[EXERCISE DESCRIPTION]: Copy out each line that includes the word "point".
* * * *
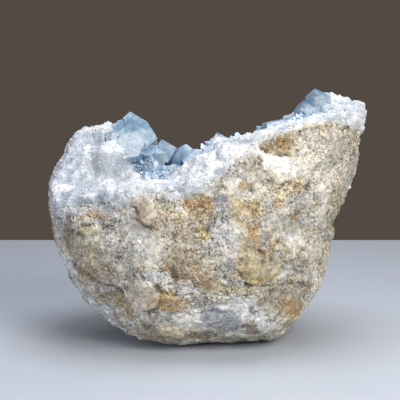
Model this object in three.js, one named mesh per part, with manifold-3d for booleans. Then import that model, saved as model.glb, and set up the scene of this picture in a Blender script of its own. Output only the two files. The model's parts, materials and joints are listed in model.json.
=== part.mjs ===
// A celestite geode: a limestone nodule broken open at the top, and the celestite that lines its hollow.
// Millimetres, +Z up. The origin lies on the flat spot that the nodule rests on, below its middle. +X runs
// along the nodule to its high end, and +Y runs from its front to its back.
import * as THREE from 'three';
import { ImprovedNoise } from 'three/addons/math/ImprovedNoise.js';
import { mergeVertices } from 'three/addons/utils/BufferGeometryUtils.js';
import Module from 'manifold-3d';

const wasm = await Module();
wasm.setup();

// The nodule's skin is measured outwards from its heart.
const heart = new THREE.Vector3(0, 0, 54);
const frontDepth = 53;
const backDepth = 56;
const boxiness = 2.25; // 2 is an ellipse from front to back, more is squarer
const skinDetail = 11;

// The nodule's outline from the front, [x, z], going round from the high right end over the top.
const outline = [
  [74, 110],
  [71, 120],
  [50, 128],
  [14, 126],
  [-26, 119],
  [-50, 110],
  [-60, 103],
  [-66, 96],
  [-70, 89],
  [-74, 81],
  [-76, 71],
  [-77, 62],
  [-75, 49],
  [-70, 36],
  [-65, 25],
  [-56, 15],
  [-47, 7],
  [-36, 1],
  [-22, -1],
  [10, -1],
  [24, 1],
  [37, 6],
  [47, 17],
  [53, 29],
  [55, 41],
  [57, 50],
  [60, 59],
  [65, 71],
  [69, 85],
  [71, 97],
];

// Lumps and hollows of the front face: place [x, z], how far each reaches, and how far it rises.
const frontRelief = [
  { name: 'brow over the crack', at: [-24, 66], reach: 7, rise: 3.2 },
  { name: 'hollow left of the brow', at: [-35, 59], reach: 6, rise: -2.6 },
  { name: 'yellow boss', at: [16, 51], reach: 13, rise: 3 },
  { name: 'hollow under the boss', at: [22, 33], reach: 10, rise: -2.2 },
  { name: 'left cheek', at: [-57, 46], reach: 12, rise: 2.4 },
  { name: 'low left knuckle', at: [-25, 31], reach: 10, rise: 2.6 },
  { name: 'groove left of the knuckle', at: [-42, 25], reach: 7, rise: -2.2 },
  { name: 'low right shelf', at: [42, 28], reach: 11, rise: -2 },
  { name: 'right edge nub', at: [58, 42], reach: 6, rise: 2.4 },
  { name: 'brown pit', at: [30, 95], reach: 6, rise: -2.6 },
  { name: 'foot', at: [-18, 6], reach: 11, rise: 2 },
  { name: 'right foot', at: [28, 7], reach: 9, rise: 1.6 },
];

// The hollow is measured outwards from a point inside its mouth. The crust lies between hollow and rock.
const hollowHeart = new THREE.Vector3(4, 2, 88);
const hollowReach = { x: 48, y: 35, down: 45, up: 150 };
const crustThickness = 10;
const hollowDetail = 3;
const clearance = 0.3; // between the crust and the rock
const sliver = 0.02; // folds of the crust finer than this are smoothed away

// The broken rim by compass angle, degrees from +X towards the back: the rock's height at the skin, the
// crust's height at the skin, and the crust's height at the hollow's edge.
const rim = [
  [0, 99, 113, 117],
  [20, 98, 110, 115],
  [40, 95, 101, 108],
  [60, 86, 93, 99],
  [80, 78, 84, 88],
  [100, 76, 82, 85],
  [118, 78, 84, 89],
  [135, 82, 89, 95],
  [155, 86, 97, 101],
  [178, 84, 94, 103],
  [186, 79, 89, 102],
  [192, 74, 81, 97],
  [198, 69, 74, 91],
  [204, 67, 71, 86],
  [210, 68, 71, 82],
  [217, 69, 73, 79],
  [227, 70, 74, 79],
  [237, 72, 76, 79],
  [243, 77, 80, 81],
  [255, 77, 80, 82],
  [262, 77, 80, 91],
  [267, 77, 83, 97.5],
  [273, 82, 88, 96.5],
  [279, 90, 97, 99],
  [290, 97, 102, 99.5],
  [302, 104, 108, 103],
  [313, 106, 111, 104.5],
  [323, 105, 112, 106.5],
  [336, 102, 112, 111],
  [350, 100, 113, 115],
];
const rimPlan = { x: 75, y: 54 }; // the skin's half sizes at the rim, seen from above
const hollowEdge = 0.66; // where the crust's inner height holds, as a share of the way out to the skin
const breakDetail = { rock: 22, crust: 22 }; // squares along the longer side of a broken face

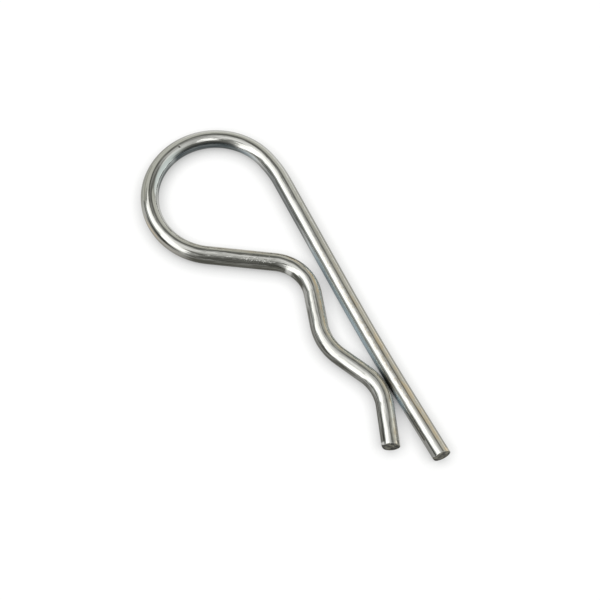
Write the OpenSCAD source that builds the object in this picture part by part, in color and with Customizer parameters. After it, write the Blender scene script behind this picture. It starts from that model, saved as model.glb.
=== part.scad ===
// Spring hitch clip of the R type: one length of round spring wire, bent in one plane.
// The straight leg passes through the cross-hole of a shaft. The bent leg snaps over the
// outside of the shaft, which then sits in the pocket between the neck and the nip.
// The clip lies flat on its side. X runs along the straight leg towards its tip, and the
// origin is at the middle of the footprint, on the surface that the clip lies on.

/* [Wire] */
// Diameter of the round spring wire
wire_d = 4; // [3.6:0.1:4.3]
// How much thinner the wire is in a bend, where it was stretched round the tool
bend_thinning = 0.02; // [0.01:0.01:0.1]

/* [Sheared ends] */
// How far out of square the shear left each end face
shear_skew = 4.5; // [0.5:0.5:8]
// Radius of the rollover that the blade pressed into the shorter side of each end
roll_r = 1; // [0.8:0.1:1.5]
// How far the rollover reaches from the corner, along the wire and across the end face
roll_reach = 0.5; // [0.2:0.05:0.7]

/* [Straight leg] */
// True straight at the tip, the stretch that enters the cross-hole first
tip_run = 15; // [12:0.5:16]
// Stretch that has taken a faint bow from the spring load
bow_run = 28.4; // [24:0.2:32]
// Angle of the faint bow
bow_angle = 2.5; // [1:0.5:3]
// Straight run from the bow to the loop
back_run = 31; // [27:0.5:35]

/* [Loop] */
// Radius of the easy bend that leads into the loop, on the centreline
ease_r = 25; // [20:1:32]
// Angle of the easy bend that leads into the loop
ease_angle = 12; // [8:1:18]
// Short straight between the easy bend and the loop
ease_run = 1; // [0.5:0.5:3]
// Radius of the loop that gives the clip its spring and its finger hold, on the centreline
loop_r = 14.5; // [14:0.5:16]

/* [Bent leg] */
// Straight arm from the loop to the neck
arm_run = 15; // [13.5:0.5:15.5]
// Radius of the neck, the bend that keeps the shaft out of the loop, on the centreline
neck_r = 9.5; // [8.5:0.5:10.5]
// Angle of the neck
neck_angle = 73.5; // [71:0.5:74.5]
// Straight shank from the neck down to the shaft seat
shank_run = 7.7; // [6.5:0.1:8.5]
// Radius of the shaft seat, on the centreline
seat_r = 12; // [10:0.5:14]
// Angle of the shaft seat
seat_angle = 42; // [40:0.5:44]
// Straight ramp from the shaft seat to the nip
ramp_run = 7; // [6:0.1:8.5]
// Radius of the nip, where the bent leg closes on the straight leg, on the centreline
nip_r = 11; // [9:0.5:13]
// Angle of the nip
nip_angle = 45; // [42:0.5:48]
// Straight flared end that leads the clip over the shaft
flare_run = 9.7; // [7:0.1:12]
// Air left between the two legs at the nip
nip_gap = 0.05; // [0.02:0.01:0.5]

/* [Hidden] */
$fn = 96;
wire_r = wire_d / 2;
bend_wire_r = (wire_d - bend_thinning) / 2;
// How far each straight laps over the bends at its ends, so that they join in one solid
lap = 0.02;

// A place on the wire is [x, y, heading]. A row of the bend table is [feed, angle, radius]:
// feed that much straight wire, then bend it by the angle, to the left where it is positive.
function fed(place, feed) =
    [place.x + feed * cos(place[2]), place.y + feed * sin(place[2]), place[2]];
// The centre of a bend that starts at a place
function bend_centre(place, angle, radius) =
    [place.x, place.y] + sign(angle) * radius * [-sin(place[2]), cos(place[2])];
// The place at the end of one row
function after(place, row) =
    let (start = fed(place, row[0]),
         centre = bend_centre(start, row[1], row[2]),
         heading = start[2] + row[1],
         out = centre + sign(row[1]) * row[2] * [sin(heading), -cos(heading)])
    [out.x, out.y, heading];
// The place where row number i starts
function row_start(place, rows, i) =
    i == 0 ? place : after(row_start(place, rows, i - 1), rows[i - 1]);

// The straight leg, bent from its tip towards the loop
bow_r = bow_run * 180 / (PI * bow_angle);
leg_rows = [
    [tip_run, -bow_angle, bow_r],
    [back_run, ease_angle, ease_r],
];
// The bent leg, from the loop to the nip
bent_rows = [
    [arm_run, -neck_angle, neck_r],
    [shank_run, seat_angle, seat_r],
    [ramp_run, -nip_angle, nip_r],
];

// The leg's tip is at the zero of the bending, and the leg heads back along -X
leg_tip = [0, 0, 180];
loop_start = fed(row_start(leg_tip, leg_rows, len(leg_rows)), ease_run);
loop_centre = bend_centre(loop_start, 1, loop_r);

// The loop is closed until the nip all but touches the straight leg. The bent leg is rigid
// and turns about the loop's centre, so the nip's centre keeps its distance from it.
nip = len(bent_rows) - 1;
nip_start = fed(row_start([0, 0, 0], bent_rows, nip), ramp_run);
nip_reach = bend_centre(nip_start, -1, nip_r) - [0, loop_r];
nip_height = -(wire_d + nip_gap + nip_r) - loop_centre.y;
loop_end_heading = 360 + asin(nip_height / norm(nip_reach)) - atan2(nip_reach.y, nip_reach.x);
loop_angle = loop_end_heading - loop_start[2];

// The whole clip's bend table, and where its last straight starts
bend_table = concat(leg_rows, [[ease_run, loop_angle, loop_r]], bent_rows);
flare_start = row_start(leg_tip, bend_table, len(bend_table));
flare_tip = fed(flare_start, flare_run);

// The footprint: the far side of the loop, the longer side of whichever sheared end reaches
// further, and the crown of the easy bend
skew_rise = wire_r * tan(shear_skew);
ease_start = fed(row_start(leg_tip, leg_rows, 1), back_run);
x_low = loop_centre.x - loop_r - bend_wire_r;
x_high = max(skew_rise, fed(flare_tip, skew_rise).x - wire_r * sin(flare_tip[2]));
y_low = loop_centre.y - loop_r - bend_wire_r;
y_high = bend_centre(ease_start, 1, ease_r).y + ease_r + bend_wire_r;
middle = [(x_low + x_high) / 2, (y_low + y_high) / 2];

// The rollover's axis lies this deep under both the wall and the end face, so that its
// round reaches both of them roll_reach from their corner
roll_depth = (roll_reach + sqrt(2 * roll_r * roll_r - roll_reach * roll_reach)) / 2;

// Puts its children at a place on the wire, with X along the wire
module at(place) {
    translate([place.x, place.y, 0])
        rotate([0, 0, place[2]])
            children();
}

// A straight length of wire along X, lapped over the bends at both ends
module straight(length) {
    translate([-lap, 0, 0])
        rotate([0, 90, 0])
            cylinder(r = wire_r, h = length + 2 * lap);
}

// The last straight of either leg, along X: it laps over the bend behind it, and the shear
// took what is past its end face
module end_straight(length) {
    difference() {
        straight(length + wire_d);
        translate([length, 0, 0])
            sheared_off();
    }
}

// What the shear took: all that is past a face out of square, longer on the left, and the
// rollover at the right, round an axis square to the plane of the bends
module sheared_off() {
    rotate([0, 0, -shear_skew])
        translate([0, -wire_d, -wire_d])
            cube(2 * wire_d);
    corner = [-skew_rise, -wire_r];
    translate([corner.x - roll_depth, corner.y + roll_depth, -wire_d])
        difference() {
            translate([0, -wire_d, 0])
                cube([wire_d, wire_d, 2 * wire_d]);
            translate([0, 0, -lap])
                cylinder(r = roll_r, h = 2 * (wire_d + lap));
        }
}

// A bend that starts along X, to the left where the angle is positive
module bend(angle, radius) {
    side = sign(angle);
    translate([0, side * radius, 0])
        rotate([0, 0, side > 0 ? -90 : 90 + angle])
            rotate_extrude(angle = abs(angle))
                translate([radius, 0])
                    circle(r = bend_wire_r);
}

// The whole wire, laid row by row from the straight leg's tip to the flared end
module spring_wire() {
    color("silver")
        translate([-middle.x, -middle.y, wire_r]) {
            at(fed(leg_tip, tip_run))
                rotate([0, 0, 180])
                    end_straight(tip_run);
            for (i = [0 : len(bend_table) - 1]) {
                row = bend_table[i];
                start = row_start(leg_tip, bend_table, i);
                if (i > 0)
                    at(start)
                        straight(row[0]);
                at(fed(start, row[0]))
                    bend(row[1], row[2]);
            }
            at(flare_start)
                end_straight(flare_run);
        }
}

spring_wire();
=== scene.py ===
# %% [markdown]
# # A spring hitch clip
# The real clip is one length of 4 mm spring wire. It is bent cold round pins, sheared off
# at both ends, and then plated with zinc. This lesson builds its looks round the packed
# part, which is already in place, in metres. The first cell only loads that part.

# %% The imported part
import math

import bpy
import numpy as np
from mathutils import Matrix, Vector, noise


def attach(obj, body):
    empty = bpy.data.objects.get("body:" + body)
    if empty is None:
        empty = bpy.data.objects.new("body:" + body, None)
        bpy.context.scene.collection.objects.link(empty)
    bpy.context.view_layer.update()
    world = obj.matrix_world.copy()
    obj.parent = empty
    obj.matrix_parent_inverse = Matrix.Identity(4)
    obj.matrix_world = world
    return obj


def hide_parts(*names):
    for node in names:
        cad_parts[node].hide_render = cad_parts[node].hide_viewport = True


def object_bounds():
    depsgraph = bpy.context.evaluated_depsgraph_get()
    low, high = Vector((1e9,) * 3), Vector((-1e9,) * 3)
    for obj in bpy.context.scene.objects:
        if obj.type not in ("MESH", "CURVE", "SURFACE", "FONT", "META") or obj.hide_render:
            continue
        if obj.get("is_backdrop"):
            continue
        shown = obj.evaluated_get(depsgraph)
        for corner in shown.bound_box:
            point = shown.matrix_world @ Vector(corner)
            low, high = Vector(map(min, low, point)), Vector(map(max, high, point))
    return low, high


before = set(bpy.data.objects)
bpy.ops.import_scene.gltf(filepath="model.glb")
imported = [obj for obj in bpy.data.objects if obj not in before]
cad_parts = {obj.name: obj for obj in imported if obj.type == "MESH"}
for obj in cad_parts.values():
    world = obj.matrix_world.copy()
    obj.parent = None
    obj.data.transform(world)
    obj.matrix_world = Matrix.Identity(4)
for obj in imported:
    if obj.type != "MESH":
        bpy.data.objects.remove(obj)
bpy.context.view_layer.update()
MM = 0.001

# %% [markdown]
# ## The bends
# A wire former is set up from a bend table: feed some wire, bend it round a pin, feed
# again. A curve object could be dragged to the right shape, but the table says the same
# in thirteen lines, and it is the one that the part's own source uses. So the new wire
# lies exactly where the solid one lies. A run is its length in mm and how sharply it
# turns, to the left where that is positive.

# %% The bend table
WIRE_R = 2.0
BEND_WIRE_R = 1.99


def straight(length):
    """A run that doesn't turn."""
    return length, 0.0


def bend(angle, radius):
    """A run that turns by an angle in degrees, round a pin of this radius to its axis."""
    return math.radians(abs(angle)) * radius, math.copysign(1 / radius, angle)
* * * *
[SOLUTION BELOW]:
// The hollow is measured outwards from a point inside its mouth. The crust lies between hollow and rock.
            point = shown.matrix_world @ Vector(corner)
            low, high = Vector(map(min, low, point)), Vector(map(max, high, point))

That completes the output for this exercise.